»»
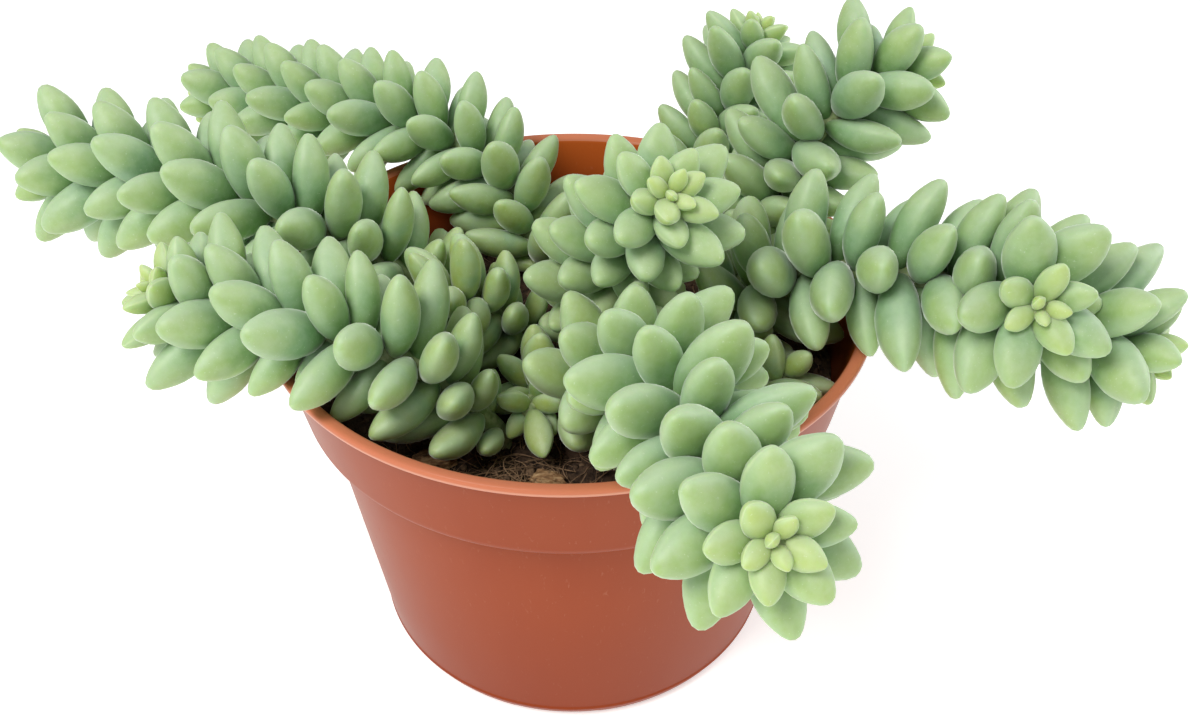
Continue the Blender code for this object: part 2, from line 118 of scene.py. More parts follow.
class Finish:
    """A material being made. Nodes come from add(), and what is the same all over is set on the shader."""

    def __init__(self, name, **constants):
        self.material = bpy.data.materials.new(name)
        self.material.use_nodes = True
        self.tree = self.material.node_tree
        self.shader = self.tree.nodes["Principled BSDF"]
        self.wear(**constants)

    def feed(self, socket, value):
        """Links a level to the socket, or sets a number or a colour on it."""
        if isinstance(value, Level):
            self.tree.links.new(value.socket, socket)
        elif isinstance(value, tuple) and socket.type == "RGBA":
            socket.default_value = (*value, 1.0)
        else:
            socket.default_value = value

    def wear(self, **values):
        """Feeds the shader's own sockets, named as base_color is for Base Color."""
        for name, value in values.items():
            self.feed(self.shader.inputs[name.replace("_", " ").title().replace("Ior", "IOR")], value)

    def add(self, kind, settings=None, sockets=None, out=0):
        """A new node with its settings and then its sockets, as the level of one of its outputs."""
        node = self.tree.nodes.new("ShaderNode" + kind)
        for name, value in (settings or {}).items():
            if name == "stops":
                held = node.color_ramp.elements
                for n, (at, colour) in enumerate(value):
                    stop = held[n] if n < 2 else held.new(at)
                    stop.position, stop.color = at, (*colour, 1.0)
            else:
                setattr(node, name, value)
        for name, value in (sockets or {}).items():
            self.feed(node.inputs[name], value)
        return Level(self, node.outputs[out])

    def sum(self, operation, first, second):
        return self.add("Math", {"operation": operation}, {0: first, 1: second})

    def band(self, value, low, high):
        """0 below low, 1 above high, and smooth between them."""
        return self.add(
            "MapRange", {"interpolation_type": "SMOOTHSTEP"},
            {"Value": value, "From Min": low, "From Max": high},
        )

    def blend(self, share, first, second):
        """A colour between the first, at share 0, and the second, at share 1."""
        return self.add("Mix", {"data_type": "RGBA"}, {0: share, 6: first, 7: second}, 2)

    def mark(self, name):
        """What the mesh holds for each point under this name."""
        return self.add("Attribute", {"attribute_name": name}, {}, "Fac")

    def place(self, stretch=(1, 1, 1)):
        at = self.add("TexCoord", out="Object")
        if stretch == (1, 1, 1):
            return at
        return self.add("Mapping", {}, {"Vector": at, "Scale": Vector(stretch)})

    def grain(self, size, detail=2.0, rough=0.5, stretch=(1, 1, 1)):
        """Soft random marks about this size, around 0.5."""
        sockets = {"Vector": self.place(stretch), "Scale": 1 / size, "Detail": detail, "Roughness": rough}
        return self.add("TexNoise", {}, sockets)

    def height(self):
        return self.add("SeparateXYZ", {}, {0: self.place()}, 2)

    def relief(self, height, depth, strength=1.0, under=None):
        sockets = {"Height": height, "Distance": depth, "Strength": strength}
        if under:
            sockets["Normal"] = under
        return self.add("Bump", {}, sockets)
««
»»
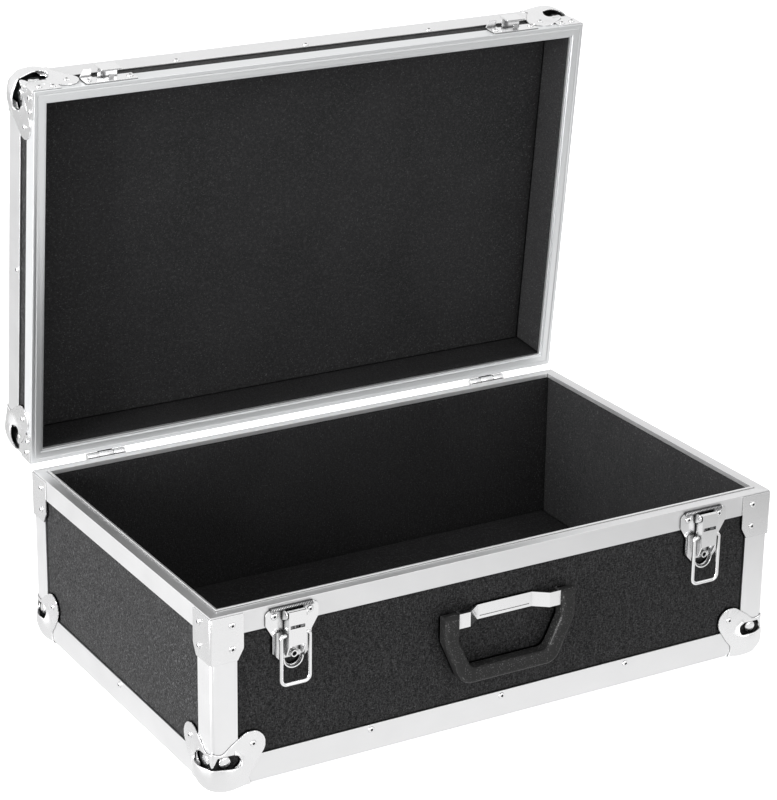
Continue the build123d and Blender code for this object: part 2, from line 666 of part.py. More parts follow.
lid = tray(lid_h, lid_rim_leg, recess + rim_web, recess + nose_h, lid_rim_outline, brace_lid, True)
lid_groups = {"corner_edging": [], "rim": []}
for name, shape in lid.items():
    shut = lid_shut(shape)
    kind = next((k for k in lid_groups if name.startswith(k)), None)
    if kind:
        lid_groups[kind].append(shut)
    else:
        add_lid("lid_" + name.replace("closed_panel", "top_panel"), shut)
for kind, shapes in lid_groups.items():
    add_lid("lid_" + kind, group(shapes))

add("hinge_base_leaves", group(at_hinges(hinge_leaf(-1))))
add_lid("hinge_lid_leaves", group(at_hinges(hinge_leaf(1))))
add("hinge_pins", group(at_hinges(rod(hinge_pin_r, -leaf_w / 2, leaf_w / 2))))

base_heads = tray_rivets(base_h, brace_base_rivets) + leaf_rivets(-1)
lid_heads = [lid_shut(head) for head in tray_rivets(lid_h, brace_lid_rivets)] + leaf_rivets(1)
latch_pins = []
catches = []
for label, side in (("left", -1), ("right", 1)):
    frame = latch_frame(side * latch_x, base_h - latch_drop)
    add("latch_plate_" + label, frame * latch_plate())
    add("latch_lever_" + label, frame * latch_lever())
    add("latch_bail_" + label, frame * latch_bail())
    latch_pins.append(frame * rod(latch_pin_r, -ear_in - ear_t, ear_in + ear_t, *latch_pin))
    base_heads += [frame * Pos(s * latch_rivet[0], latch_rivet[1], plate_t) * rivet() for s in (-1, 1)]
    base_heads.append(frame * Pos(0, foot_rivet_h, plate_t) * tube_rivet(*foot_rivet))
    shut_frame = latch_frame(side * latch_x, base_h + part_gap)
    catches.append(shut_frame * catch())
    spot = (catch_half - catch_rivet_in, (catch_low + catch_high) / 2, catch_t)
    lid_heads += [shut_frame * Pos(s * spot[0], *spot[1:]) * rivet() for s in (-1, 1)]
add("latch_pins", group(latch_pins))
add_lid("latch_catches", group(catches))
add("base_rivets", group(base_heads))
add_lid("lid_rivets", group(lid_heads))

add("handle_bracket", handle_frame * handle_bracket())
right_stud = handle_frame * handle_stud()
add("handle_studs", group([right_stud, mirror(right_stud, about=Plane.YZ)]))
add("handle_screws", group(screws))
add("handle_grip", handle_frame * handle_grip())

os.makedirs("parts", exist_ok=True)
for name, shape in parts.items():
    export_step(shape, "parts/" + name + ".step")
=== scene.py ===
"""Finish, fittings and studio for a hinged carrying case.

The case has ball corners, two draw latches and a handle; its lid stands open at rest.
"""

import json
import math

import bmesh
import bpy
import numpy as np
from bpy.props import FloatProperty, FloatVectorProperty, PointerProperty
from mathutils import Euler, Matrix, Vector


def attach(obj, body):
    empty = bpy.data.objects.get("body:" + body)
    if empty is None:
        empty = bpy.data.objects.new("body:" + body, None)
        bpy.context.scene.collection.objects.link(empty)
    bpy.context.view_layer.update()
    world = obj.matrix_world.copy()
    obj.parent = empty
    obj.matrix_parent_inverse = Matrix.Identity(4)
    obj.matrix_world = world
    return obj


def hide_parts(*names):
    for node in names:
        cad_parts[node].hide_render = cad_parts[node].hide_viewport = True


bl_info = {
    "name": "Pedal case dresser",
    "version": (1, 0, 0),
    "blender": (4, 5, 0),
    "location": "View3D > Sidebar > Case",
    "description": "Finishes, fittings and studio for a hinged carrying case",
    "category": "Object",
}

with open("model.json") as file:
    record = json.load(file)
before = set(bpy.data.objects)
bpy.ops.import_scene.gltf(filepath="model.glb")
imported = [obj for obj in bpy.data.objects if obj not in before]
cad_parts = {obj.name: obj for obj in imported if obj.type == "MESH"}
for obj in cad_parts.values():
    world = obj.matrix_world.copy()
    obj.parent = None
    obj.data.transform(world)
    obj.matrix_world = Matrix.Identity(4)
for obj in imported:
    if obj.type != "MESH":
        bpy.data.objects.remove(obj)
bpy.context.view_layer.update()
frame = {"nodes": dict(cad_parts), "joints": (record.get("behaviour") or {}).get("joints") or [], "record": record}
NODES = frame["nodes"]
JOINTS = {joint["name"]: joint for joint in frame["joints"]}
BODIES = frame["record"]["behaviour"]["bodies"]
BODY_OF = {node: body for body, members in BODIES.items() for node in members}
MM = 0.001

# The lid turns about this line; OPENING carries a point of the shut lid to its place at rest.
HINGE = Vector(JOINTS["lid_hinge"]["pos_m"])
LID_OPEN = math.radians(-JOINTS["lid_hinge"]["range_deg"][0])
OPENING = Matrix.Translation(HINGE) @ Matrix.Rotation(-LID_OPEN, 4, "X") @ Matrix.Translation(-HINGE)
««
_OBJECTIVE_
Set down, exactly and alone, the run of lines from the line that has "handle_frame * handle_bracket())" to the line that has "bpy.context.scene.collection.objects.link(empty)".

_TASK RESULT_
add("handle_bracket", handle_frame * handle_bracket())
right_stud = handle_frame * handle_stud()
add("handle_studs", group([right_stud, mirror(right_stud, about=Plane.YZ)]))
add("handle_screws", group(screws))
add("handle_grip", handle_frame * handle_grip())

os.makedirs("parts", exist_ok=True)
for name, shape in parts.items():
    export_step(shape, "parts/" + name + ".step")
=== scene.py ===
"""Finish, fittings and studio for a hinged carrying case.

The case has ball corners, two draw latches and a handle; its lid stands open at rest.
"""

import json
import math

import bmesh
import bpy
import numpy as np
from bpy.props import FloatProperty, FloatVectorProperty, PointerProperty
from mathutils import Euler, Matrix, Vector


def attach(obj, body):
    empty = bpy.data.objects.get("body:" + body)
    if empty is None:
        empty = bpy.data.objects.new("body:" + body, None)
        bpy.context.scene.collection.objects.link(empty)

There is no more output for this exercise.